The first true computers were made with intricate gear systems by the Greeks. These computers turned out to be too delicate for the technological capabilities of the time and were abandoned as impractical. The Antikythera mechanism, discovered in a shipwreck in 1900, is an early mechanical analog computer from between 150 B.C.E. and 100 B.C.E.. The Antikythera mechanism used a system of 37 gears to compute the positions of the sun and the moon through the zodiac on the Egyptian calendar, and possibly also the fixed stars and five planets known in antiquity (Mercury, Venus, Mars, Jupiter, and Saturn) for any time in the future or past. The system of gears added and subtracted angular velocities to compute differentials. The Antikythera mechanism could accurately predict eclipses and could draw up accurate astrological charts for important leaders. It is likely that the Antikythera mechanism was based on an astrological computer created by Archimedes of Syracuse in the 3rd century B.C.E.

The first digital computers were made by the Inca using ropes and pulleys. Knots in the ropes served the purpose of binary digits. The Inca had several of these computers and used them for tax and government records. In addition to keeping track of taxes, the Inca computers held data bases on all of the resources of the Inca empire, allowing for efficient allocation of resources in response to local disasters (storms, drought, earthquakes, etc.). Spanish soldiers acting on orders of Roman Catholic priests destroyed all but one of the Inca computers in the mistaken belief that any device that could give accurate information about distant conditions must be a divination device powered by the Christian “Devil” (and many modern Luddites continue to view computers as Satanically possessed devices).

In the 1800s, the first computers were programmable devices for controlling the weaving machines in the factories of the Industrial Revolution. Created by Charles Babbage, these early computers used Punch cards as data storage (the cards contained the control codes for the various patterns). These cards were very similiar to the famous Hollerinth cards developed later. The first computer programmer was Lady Ada, for whom the Ada programming language is named.

In 1822 Charles Babbage proposed a difference engine for automated calculating. In 1933 Babbage started work on his Analytical Engine, a mechanical computer with all of the elements of a modern computer, including control, arithmetic, and memory, but the technology of the day couldn’t produce gears with enough precision or reliability to make his computer possible. The Analytical Engine would have been programmed with Jacquard’s punched cards. Babbage designed the Difference Engine No.2. Lady Ada Lovelace wrote a program for the Analytical Engine that would have correctly calculated a sequence of Bernoulli numbers, but was never able to test her program because the machine wasn’t built.

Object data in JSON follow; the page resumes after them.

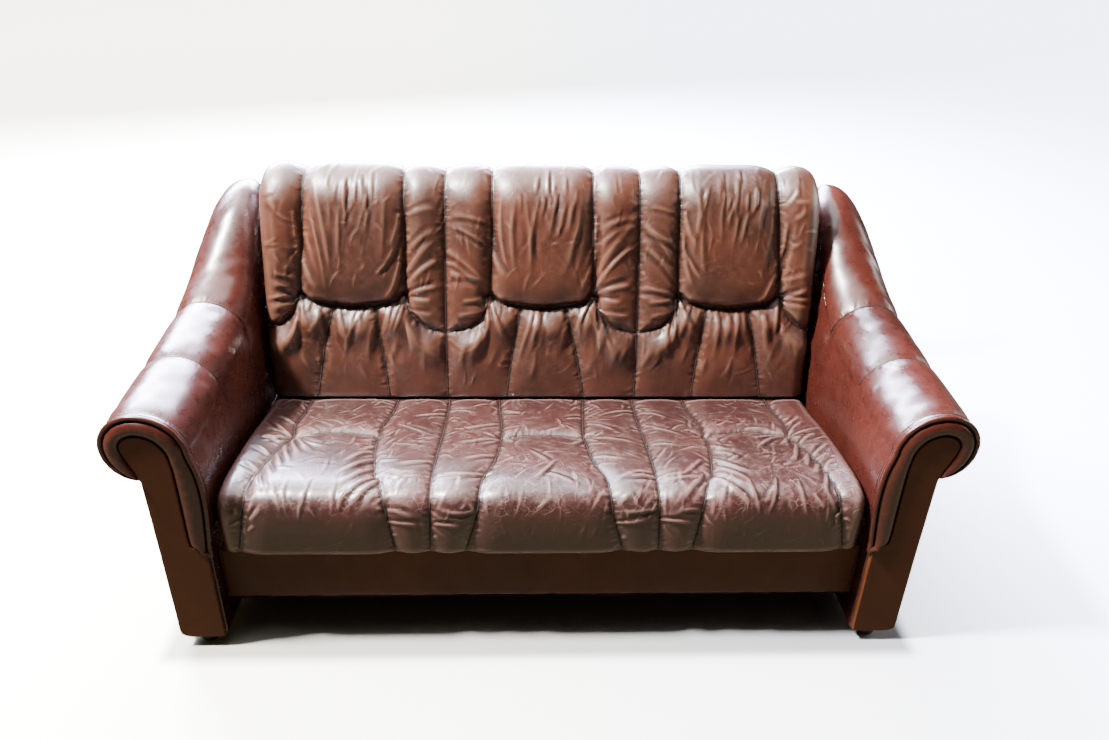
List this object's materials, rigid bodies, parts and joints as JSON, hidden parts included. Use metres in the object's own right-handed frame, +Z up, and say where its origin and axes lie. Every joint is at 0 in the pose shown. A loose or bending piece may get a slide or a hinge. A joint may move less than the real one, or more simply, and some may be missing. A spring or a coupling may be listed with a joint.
{
  "type": "leather sofa",
  "caption": "Worn leather sofa with rolled arms sweeping up to a high, gathered back cushion over a one-piece seat cushion.",
  "frame": {"origin": "on the floor, at the centre of the sofa's box", "axes": "+X to the right as seen from the front, along the sofa's length; +Y from the front towards the back; +Z up"},
  "size_m": [1.8962, 0.854, 0.99],
  "materials": {
    "arm_leather": "glossy oxblood leather, rubbed and lightly creased",
    "seat_leather": "glossy oxblood leather, worn, with fine light crease lines",
    "back_leather": "glossy oxblood leather, gathered and creased",
    "trim_leather": "flat dark red-brown leather, satin",
    "beech": "planed, unfinished",
    "plywood": "sawn, unfinished",
    "foam": "open-cell polyurethane foam",
    "webbing": "woven elastic webbing",
    "cambric": "black non-woven cloth",
    "foot_plastic": "black, satin, scuffed",
    "steel": "zinc plated"
  },
  "bodies": {
    "root": {"right_arm_cover": "arm_leather", "right_arm_padding": "foam", "right_arm_border": "arm_leather", "right_arm_piping": "trim_leather", "right_front_board": "trim_leather", "right_side_panel": "trim_leather", "right_arm_bottom_rail": "beech", "right_arm_top_rail": "beech", "right_arm_front_post": "beech", "right_arm_panel": "plywood", "right_arm_bolt_1": "steel", "right_arm_bolt_2": "steel", "right_front_foot": "foot_plastic", "right_front_foot_screw": "steel", "right_rear_foot": "foot_plastic", "right_rear_foot_screw": "steel", "right_side_rail": "beech", "right_back_post": "beech", "left_arm_cover": "arm_leather", "left_arm_padding": "foam", "left_arm_border": "arm_leather", "left_arm_piping": "trim_leather", "left_front_board": "trim_leather", "left_side_panel": "trim_leather", "left_arm_bottom_rail": "beech", "left_arm_top_rail": "beech", "left_arm_front_post": "beech", "left_arm_panel": "plywood", "left_arm_bolt_1": "steel", "left_arm_bolt_2": "steel", "left_front_foot": "foot_plastic", "left_front_foot_screw": "steel", "left_rear_foot": "foot_plastic", "left_rear_foot_screw": "steel", "left_side_rail": "beech", "left_back_post": "beech", "front_rail": "beech", "front_rail_cover": "trim_leather", "rear_rail": "beech", "centre_stretcher": "beech", "seat_strap_1": "webbing", "seat_strap_2": "webbing", "seat_strap_3": "webbing", "seat_strap_4": "webbing", "seat_strap_5": "webbing", "seat_strap_6": "webbing", "deck_cloth": "cambric", "dust_cover": "cambric", "seat_cover": "seat_leather", "seat_foam": "foam", "lower_back_rail": "beech", "top_back_rail": "beech", "centre_back_post": "beech", "back_strap_1": "webbing", "back_strap_2": "webbing", "back_strap_3": "webbing", "rear_panel": "trim_leather", "back_cover": "back_leather", "back_foam": "foam"}
  },
  "joints": []
}
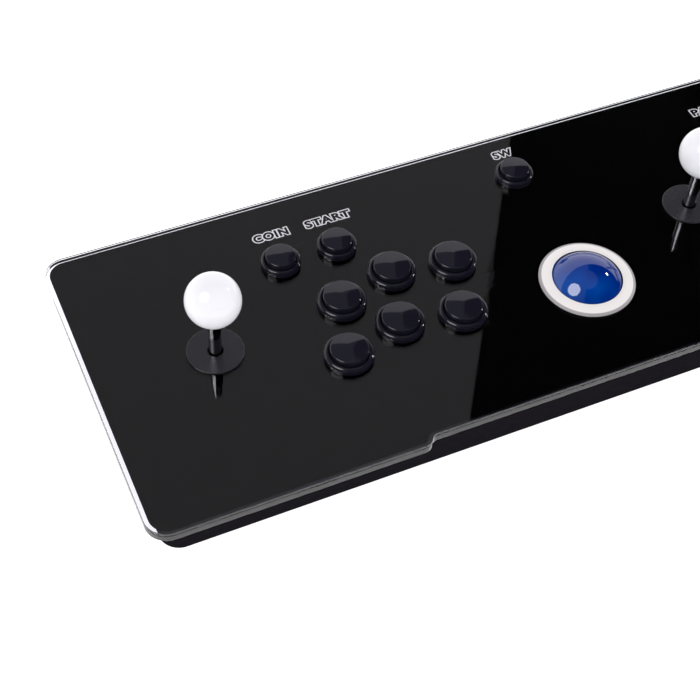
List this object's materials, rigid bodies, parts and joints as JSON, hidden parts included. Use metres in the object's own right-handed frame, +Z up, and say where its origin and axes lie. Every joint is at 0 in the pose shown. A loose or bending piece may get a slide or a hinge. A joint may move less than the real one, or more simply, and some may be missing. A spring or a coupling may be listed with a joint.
{
  "type": "arcade joystick panel",
  "caption": "Two-player arcade control panel: flat case under a thick acrylic top with two ball-top sticks, push buttons and a central trackball.",
  "frame": {"origin": "on the surface the feet stand on, under the middle of the acrylic panel", "axes": "+X along the panel from the left player to the right player, +Y to the back, +Z up"},
  "size_m": [0.66, 0.225, 0.1307],
  "materials": {
    "clear_acrylic": "polished clear sheet",
    "black_film": "smooth printed film",
    "black_powder_coat": "fine satin powder coat",
    "zinc_steel": "zinc plated",
    "black_steel": "black chrome plated",
    "spring_steel": "bright wire",
    "gloss_black_plastic": "polished moulding",
    "matte_black_plastic": "fine matte moulding",
    "dark_grey_plastic": "satin moulding",
    "white_plastic": "polished ball top",
    "ivory_plastic": "satin moulding",
    "blue_resin": "polished cast resin",
    "natural_nylon": "satin moulding",
    "rubber": "matte",
    "circuit_board": "solder mask",
    "socket_metal": "plated sheet"
  },
  "bodies": {
    "console": {"action_button_bodies": "gloss_black_plastic", "artwork_film": "black_film", "bottom_cover": "black_powder_coat", "button_nuts": "matte_black_plastic", "case_shell": "black_powder_coat", "cover_sheet": "clear_acrylic", "encoder_board": "circuit_board", "gate_plates": "matte_black_plastic", "light_plate": "clear_acrylic", "machine_screws": "zinc_steel", "main_board": "circuit_board", "microswitches": "matte_black_plastic", "mounting_nuts": "zinc_steel", "power_jack": "matte_black_plastic", "power_switch": "matte_black_plastic", "roller_bearings": "zinc_steel", "rubber_feet": "rubber", "small_button_bodies": "gloss_black_plastic", "stick_bases": "matte_black_plastic", "stick_mounting_plates": "zinc_steel", "trackball_housing": "matte_black_plastic", "trackball_ring": "ivory_plastic", "usb_sockets": "socket_metal", "video_socket": "socket_metal"},
    "p1_1_button": {"p1_1_plunger": "gloss_black_plastic"},
    "p1_2_button": {"p1_2_plunger": "gloss_black_plastic"},
    "p1_3_button": {"p1_3_plunger": "gloss_black_plastic"},
    "p1_4_button": {"p1_4_plunger": "gloss_black_plastic"},
    "p1_5_button": {"p1_5_plunger": "gloss_black_plastic"},
    "p1_6_button": {"p1_6_plunger": "gloss_black_plastic"},
    "p2_1_button": {"p2_1_plunger": "gloss_black_plastic"},
    "p2_2_button": {"p2_2_plunger": "gloss_black_plastic"},
    "p2_3_button": {"p2_3_plunger": "gloss_black_plastic"},
    "p2_4_button": {"p2_4_plunger": "gloss_black_plastic"},
    "p2_5_button": {"p2_5_plunger": "gloss_black_plastic"},
    "p2_6_button": {"p2_6_plunger": "gloss_black_plastic"},
    "menu_button": {"menu_plunger": "gloss_black_plastic"},
    "p1_coin_button": {"p1_coin_plunger": "gloss_black_plastic"},
    "p1_start_button": {"p1_start_plunger": "gloss_black_plastic"},
    "p2_pause_button": {"p2_pause_plunger": "gloss_black_plastic"},
    "p2_start_button": {"p2_start_plunger": "gloss_black_plastic"},
    "p1_gimbal": {"p1_gimbal_ring": "natural_nylon"},
    "p1_stick": {"p1_ball_top": "white_plastic", "p1_shaft": "black_steel", "p1_actuator": "matte_black_plastic", "p1_spring": "spring_steel"},
    "p1_seal": {"p1_seal_washer": "matte_black_plastic"},
    "p1_washer": {"p1_dust_washer": "dark_grey_plastic"},
    "p2_gimbal": {"p2_gimbal_ring": "natural_nylon"},
    "p2_stick": {"p2_ball_top": "white_plastic", "p2_shaft": "black_steel", "p2_actuator": "matte_black_plastic", "p2_spring": "spring_steel"},
    "p2_seal": {"p2_seal_washer": "matte_black_plastic"},
    "p2_washer": {"p2_dust_washer": "dark_grey_plastic"},
    "ball": {"trackball": "blue_resin"},
    "forward_roller": {"forward_roller": "natural_nylon"},
    "side_roller": {"side_roller": "natural_nylon"},
    "idler": {"idler_roller": "natural_nylon"},
    "rocker": {"power_rocker": "gloss_black_plastic"}
  },
  "joints": [
    {"name": "p1_1_press", "type": "slide", "parent": "console", "child": "p1_1_button", "axis": [0, 0, -1], "range_m": [0, 0.0025], "stiffness_N_per_m": 250, "springref_m": -0.002},
    {"name": "p1_2_press", "type": "slide", "parent": "console", "child": "p1_2_button", "axis": [0, 0, -1], "range_m": [0, 0.0025], "stiffness_N_per_m": 250, "springref_m": -0.002},
    {"name": "p1_3_press", "type": "slide", "parent": "console", "child": "p1_3_button", "axis": [0, 0, -1], "range_m": [0, 0.0025], "stiffness_N_per_m": 250, "springref_m": -0.002},
    {"name": "p1_4_press", "type": "slide", "parent": "console", "child": "p1_4_button", "axis": [0, 0, -1], "range_m": [0, 0.0025], "stiffness_N_per_m": 250, "springref_m": -0.002},
    {"name": "p1_5_press", "type": "slide", "parent": "console", "child": "p1_5_button", "axis": [0, 0, -1], "range_m": [0, 0.0025], "stiffness_N_per_m": 250, "springref_m": -0.002},
    {"name": "p1_6_press", "type": "slide", "parent": "console", "child": "p1_6_button", "axis": [0, 0, -1], "range_m": [0, 0.0025], "stiffness_N_per_m": 250, "springref_m": -0.002},
    {"name": "p2_1_press", "type": "slide", "parent": "console", "child": "p2_1_button", "axis": [0, 0, -1], "range_m": [0, 0.0025], "stiffness_N_per_m": 250, "springref_m": -0.002},
    {"name": "p2_2_press", "type": "slide", "parent": "console", "child": "p2_2_button", "axis": [0, 0, -1], "range_m": [0, 0.0025], "stiffness_N_per_m": 250, "springref_m": -0.002},
    {"name": "p2_3_press", "type": "slide", "parent": "console", "child": "p2_3_button", "axis": [0, 0, -1], "range_m": [0, 0.0025], "stiffness_N_per_m": 250, "springref_m": -0.002},
    {"name": "p2_4_press", "type": "slide", "parent": "console", "child": "p2_4_button", "axis": [0, 0, -1], "range_m": [0, 0.0025], "stiffness_N_per_m": 250, "springref_m": -0.002},
    {"name": "p2_5_press", "type": "slide", "parent": "console", "child": "p2_5_button", "axis": [0, 0, -1], "range_m": [0, 0.0025], "stiffness_N_per_m": 250, "springref_m": -0.002},
    {"name": "p2_6_press", "type": "slide", "parent": "console", "child": "p2_6_button", "axis": [0, 0, -1], "range_m": [0, 0.0025], "stiffness_N_per_m": 250, "springref_m": -0.002},
    {"name": "menu_press", "type": "slide", "parent": "console", "child": "menu_button", "axis": [0, 0, -1], "range_m": [0, 0.0025], "stiffness_N_per_m": 250, "springref_m": -0.002},
    {"name": "p1_coin_press", "type": "slide", "parent": "console", "child": "p1_coin_button", "axis": [0, 0, -1], "range_m": [0, 0.0025], "stiffness_N_per_m": 250, "springref_m": -0.002},
    {"name": "p1_start_press", "type": "slide", "parent": "console", "child": "p1_start_button", "axis": [0, 0, -1], "range_m": [0, 0.0025], "stiffness_N_per_m": 250, "springref_m": -0.002},
    {"name": "p2_pause_press", "type": "slide", "parent": "console", "child": "p2_pause_button", "axis": [0, 0, -1], "range_m": [0, 0.0025], "stiffness_N_per_m": 250, "springref_m": -0.002},
    {"name": "p2_start_press", "type": "slide", "parent": "console", "child": "p2_start_button", "axis": [0, 0, -1], "range_m": [0, 0.0025], "stiffness_N_per_m": 250, "springref_m": -0.002},
    {"name": "p1_tilt_fore", "type": "hinge", "parent": "console", "child": "p1_gimbal", "pos_m": [-0.2486, 0.0023, 0.046], "axis": [1, 0, 0], "range_deg": [-8, 8], "stiffness_Nm_per_rad": 1},
    {"name": "p1_tilt_side", "type": "hinge", "parent": "p1_gimbal", "child": "p1_stick", "pos_m": [-0.2486, 0.0023, 0.046], "axis": [0, 1, 0], "range_deg": [-8, 8], "stiffness_Nm_per_rad": 1},
    {"name": "p1_seal_slide", "type": "slide", "parent": "console", "child": "p1_seal", "axis": [1, 0, 0], "range_m": [-0.0027, 0.0027]},
    {"name": "p1_washer_slide", "type": "slide", "parent": "p1_seal", "child": "p1_washer", "axis": [0, 1, 0], "range_m": [-0.0027, 0.0027]},
    {"name": "p2_tilt_fore", "type": "hinge", "parent": "console", "child": "p2_gimbal", "pos_m": [0.1012, 0.0023, 0.046], "axis": [1, 0, 0], "range_deg": [-8, 8], "stiffness_Nm_per_rad": 1},
    {"name": "p2_tilt_side", "type": "hinge", "parent": "p2_gimbal", "child": "p2_stick", "pos_m": [0.1012, 0.0023, 0.046], "axis": [0, 1, 0], "range_deg": [-8, 8], "stiffness_Nm_per_rad": 1},
    {"name": "p2_seal_slide", "type": "slide", "parent": "console", "child": "p2_seal", "axis": [1, 0, 0], "range_m": [-0.0027, 0.0027]},
    {"name": "p2_washer_slide", "type": "slide", "parent": "p2_seal", "child": "p2_washer", "axis": [0, 1, 0], "range_m": [-0.0027, 0.0027]},
    {"name": "ball_roll", "type": "hinge", "parent": "console", "child": "ball", "pos_m": [0, -0.032, 0.04883], "axis": [1, 0, 0], "continuous": true},
    {"name": "forward_roller_turn", "type": "hinge", "parent": "console", "child": "forward_roller", "pos_m": [0, -0.0622, 0.03139], "axis": [1, 0, 0], "continuous": true},
    {"name": "side_roller_turn", "type": "hinge", "parent": "console", "child": "side_roller", "pos_m": [-0.0302, -0.032, 0.03139], "axis": [0, 1, 0], "continuous": true},
    {"name": "idler_turn", "type": "hinge", "parent": "console", "child": "idler", "pos_m": [0.02074, -0.01126, 0.03189], "axis": [0.7071, -0.7071, 0], "continuous": true},
    {"name": "power_switch_rock", "type": "hinge", "parent": "console", "child": "rocker", "pos_m": [-0.15, 0.1015, 0.0302], "axis": [1, 0, 0], "range_deg": [0, 20]}
  ],
  "couplings": [
    {"joint": "p1_seal_slide", "follows": "p1_tilt_side", "m_per_rad": 0.0185},
    {"joint": "p1_washer_slide", "follows": "p1_tilt_fore", "m_per_rad": -0.0185},
    {"joint": "p2_seal_slide", "follows": "p2_tilt_side", "m_per_rad": 0.0185},
    {"joint": "p2_washer_slide", "follows": "p2_tilt_fore", "m_per_rad": -0.0185},
    {"joint": "forward_roller_turn", "follows": "ball_roll", "ratio": -4.7625},
    {"joint": "idler_turn", "follows": "ball_roll", "ratio": -4.0411}
  ]
}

George Boole introduced what is now called Boolean algebra in 1854. This branch of mathematics was essential for creating the complex circuits in modern electronic digital computers.

In the 1900s, researchers started experimenting with both analog and digital computers using vacuum tubes. Some of the most successful early computers were analog computers, capable of performing advanced calculus problems rather quickly. But the real future of computing was digital rather than analog. Building on the technology and math used for telephone and telegraph switching networks, researchers started building the first electronic digital computers.

The first modern computer was the German Zuse computer (Z3) in 1941. In 1944 Howard Aiken of Harvard University created the Harvard Mark I and Mark II. The Mark I was primarily mechanical, while the Mark II was primarily based on reed relays. Telephone and telegraph companies had been using reed relays for the logic circuits needed for large scale switching networks.

The first modern electronic computer was the ENIAC in 1946, using 18,000 vacuum tubes. See below for information on Von Neumann’s important contributions.

The first solid-state (or transistor) computer was the TRADIC, built at Bell Laboratories in 1954. The transistor had previously been invented at Bell Labs in 1948.